§ The exercise:
Repeat everything from the line holding "Continue the three.js" to the line holding "return TAPE_FOLD +", inclusive, exactly. Leave out the rest.
# Start of Records supplied
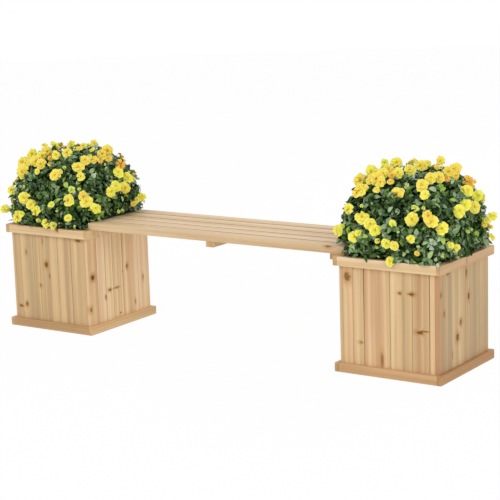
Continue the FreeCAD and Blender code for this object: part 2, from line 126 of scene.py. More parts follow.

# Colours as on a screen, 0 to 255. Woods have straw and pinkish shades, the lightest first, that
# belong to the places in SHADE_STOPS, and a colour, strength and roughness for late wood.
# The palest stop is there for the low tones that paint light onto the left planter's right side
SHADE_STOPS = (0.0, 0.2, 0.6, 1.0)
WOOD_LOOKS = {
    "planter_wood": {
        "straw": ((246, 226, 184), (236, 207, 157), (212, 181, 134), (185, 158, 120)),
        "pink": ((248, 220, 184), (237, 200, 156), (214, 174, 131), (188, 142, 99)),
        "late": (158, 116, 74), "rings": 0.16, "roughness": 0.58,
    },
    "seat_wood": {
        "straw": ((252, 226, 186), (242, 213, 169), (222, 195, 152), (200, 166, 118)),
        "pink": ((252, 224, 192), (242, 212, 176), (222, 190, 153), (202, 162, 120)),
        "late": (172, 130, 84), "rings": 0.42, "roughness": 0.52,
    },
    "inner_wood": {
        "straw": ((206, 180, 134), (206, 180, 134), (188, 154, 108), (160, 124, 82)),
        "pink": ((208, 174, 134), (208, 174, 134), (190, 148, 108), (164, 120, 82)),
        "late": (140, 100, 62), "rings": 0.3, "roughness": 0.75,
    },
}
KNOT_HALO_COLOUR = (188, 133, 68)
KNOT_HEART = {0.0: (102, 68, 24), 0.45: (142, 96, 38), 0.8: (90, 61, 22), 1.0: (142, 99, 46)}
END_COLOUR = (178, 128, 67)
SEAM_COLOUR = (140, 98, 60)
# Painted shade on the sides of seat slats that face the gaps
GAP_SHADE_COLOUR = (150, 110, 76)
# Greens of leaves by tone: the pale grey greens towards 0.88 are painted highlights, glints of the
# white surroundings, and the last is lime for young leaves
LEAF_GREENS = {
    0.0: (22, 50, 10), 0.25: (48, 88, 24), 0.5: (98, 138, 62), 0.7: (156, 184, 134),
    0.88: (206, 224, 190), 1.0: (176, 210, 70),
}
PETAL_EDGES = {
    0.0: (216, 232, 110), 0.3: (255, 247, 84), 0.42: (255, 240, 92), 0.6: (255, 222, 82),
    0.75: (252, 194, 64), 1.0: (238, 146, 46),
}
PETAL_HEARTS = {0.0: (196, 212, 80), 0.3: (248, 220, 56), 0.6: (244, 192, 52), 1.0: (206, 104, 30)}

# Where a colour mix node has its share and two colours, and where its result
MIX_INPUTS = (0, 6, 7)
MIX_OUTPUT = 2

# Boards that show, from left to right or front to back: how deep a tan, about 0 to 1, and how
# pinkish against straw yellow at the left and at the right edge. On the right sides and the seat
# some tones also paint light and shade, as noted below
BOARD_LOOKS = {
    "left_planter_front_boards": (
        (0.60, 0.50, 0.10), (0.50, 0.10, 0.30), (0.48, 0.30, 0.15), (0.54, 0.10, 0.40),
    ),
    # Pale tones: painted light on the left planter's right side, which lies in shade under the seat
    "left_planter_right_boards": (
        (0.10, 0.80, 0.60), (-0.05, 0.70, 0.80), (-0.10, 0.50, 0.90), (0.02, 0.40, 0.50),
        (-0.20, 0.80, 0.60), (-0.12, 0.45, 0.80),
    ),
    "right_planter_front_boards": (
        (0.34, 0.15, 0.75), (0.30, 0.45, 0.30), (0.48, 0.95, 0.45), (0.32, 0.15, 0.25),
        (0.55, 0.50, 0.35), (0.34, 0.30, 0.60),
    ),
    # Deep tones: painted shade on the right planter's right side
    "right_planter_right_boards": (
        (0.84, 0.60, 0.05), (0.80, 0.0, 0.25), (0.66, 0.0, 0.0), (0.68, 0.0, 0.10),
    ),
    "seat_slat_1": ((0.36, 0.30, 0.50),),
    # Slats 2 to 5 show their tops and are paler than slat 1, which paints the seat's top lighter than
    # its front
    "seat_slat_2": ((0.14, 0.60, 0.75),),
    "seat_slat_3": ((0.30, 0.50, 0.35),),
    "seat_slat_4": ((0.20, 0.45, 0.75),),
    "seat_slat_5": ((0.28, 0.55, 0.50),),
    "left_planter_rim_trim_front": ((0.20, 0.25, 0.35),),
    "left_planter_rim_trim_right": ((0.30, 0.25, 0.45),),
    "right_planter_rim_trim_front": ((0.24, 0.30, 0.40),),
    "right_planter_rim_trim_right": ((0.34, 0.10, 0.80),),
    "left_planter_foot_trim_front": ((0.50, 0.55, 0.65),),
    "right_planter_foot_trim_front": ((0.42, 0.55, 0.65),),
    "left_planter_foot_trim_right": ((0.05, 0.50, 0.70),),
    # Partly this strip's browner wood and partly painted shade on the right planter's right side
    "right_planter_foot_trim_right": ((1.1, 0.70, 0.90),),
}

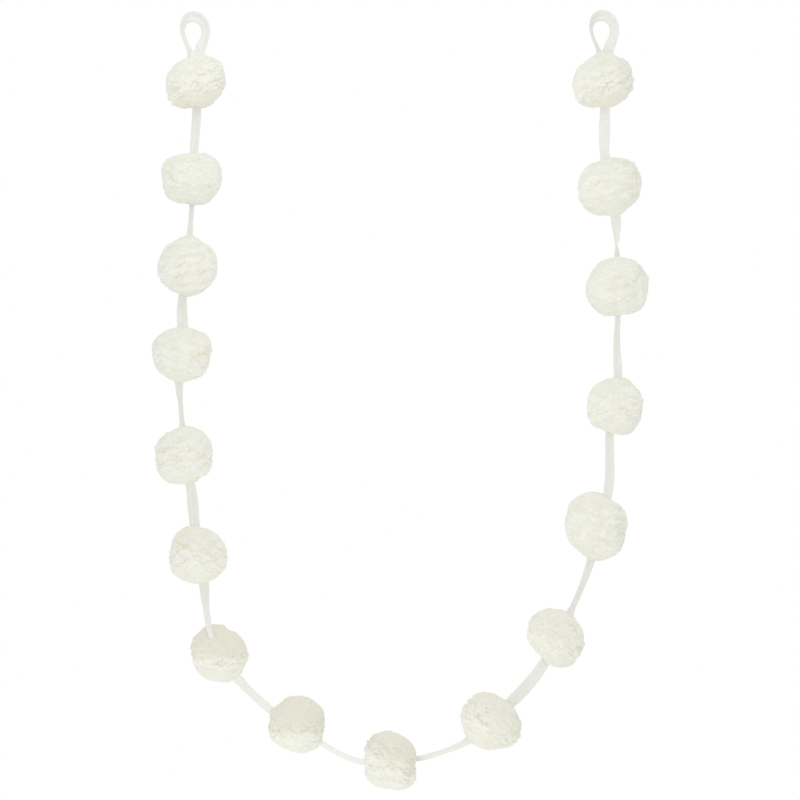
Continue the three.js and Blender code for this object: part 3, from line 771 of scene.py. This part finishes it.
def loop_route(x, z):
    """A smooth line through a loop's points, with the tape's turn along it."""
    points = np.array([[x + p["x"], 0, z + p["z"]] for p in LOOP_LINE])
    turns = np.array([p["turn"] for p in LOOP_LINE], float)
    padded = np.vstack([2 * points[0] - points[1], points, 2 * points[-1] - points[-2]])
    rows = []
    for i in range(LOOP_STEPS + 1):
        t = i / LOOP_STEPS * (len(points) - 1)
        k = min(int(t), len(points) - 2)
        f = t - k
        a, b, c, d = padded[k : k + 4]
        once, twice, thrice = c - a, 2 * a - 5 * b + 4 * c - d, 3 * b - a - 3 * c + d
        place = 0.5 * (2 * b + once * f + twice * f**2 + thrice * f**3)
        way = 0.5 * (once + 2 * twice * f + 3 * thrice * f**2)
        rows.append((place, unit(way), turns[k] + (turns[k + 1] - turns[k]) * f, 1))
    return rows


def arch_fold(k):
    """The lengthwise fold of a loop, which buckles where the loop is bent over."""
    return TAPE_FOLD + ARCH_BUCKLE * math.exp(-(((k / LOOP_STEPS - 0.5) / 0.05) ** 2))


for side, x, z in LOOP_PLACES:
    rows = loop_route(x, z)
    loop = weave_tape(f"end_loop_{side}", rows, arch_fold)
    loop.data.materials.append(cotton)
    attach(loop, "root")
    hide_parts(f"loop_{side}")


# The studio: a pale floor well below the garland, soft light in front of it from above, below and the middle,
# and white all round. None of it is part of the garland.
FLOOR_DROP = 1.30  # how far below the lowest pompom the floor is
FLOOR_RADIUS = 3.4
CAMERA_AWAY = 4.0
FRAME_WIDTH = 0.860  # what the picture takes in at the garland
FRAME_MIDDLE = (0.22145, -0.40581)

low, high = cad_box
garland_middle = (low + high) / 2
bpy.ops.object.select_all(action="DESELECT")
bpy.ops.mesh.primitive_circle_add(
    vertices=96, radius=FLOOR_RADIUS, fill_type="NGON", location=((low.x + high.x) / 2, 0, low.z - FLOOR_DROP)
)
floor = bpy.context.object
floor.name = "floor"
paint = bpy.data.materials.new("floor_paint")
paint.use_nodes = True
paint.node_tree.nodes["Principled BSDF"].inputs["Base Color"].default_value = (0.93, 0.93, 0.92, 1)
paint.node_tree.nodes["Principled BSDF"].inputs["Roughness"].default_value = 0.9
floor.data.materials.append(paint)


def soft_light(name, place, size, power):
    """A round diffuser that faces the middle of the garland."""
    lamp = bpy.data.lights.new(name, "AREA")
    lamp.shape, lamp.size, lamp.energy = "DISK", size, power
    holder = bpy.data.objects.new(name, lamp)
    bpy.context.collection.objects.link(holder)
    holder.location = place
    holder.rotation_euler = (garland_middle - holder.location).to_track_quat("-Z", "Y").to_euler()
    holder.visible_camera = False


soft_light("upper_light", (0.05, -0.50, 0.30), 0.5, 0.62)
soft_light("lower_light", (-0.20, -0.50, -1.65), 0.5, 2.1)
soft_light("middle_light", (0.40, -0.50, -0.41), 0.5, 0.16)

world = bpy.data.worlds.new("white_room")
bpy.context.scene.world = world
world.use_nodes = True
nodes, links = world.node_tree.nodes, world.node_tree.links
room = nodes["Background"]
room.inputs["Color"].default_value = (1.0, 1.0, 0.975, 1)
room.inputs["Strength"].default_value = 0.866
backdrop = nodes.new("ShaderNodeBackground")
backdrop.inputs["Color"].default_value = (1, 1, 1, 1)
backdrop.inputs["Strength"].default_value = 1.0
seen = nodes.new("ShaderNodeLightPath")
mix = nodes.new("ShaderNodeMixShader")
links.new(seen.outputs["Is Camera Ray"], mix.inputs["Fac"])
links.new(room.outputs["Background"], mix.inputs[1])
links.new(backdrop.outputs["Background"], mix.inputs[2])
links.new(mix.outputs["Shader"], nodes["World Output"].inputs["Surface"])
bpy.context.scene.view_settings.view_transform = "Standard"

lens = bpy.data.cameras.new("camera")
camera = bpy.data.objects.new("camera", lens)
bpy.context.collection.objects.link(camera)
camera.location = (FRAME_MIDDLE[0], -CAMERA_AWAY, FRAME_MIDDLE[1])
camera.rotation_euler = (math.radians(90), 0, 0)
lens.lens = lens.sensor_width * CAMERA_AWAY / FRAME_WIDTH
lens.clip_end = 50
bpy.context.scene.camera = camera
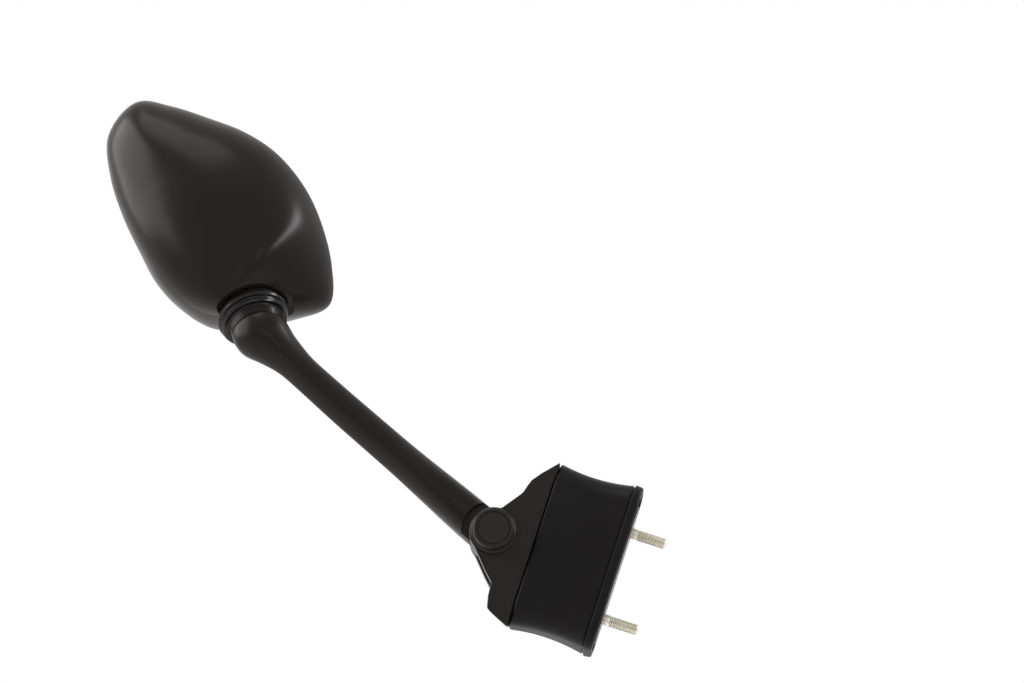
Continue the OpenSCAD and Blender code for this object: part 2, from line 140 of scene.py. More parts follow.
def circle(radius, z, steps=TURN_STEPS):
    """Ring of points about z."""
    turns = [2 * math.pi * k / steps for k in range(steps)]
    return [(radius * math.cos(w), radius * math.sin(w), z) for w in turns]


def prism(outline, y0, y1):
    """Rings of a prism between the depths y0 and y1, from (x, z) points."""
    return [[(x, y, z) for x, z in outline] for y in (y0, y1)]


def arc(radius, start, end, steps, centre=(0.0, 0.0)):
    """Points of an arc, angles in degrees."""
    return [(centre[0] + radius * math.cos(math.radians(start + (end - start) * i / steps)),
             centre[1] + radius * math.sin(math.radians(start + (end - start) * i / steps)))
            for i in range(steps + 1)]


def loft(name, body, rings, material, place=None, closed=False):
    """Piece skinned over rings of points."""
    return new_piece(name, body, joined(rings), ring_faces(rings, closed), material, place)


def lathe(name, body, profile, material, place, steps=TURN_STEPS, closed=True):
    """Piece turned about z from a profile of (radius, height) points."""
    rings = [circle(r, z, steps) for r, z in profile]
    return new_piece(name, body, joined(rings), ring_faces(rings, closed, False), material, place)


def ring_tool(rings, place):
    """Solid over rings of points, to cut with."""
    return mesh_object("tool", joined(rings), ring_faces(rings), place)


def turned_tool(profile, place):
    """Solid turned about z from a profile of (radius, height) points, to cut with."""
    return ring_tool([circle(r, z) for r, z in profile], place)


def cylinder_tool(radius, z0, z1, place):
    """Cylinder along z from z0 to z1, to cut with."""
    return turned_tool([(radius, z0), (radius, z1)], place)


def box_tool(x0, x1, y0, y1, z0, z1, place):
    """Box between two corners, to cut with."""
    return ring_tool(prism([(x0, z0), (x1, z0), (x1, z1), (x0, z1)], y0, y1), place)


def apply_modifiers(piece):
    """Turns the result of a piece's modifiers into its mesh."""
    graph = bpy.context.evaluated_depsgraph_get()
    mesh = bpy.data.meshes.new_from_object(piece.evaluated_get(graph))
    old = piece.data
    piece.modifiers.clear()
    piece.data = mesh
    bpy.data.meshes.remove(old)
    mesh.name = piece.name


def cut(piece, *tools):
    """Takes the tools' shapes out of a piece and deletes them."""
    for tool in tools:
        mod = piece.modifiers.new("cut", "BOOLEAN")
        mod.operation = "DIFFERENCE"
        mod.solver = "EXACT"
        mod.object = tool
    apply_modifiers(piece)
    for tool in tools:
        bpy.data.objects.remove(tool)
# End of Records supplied
§ Answer for the task:
Continue the three.js and Blender code for this object: part 3, from line 771 of scene.py. This part finishes it.
def loop_route(x, z):
    """A smooth line through a loop's points, with the tape's turn along it."""
    points = np.array([[x + p["x"], 0, z + p["z"]] for p in LOOP_LINE])
    turns = np.array([p["turn"] for p in LOOP_LINE], float)
    padded = np.vstack([2 * points[0] - points[1], points, 2 * points[-1] - points[-2]])
    rows = []
    for i in range(LOOP_STEPS + 1):
        t = i / LOOP_STEPS * (len(points) - 1)
        k = min(int(t), len(points) - 2)
        f = t - k
        a, b, c, d = padded[k : k + 4]
        once, twice, thrice = c - a, 2 * a - 5 * b + 4 * c - d, 3 * b - a - 3 * c + d
        place = 0.5 * (2 * b + once * f + twice * f**2 + thrice * f**3)
        way = 0.5 * (once + 2 * twice * f + 3 * thrice * f**2)
        rows.append((place, unit(way), turns[k] + (turns[k + 1] - turns[k]) * f, 1))
    return rows


def arch_fold(k):
    """The lengthwise fold of a loop, which buckles where the loop is bent over."""
    return TAPE_FOLD + ARCH_BUCKLE * math.exp(-(((k / LOOP_STEPS - 0.5) / 0.05) ** 2))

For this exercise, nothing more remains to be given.